God's wrath, it appears, is a function of His love: He is condemning sin in the flesh of Jesus Christ, even the sin that makes us enemies of God (5:10 -- note that we are God's enemies in this passage, yet God is consistently said to bear towards us love, not hatred or animosity).  It also appears that God's wrath is twofold: He is actively condemning sin, yet for humans it is experienced as allowing them to actualize their desires and passions, distorted as they now are since they are separated from the Source of Life.  That is, God's wrath is letting them go the full way to death (1:32 and 5:23).
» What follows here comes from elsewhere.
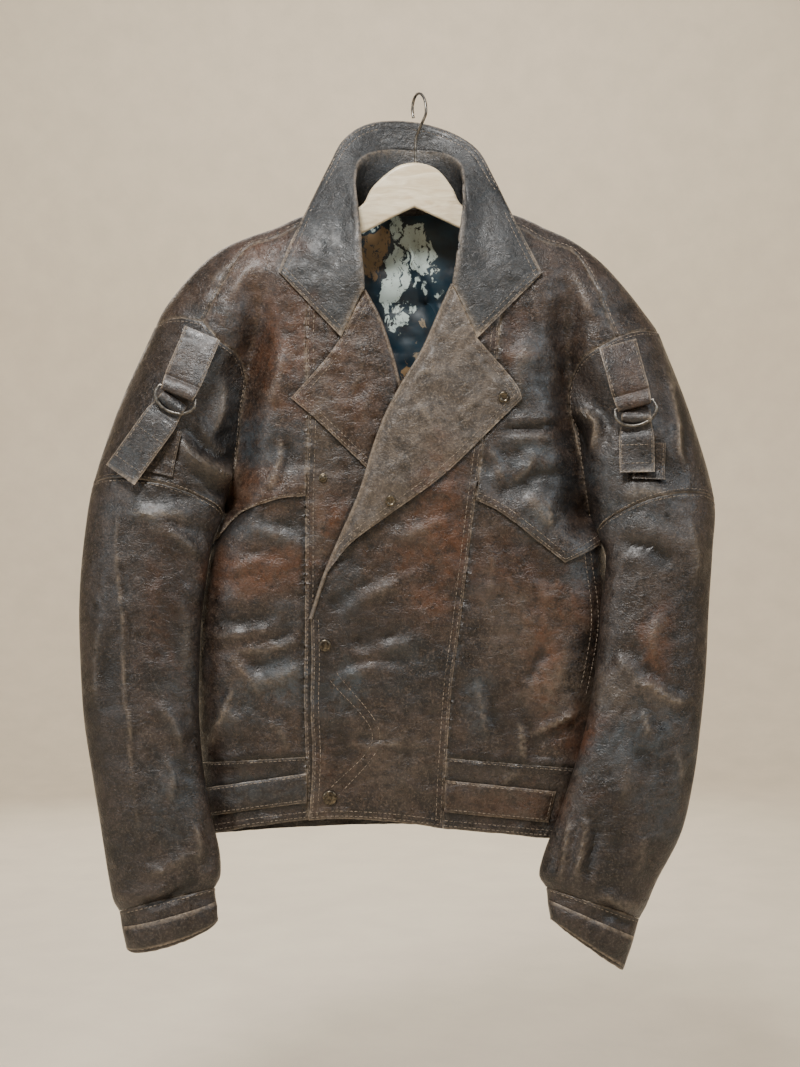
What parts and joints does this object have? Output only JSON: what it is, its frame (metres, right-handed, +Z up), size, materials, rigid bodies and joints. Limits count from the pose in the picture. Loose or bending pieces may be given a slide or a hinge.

This does change the lawcourt metaphor from its common presentation.  Instead of God as Judge, mankind as defendent, and sin/death/Satan as prosecutor, with Jesus stepping in to take the punishment deserved by man, God is the Judge who is punishing Satan for enslaving and perverting mankind, with Jesus Himself being the rescuer.

More, of course, needs to be said about this.  This is in no way a complete understanding of God's work of salvation in Romans, especially as I've not discussed the act of faith done by trusting in the blood of the Passover lamb, nor of Christ's identity as said Lamb.  I also have not gotten to the chiasmus present, but it is late.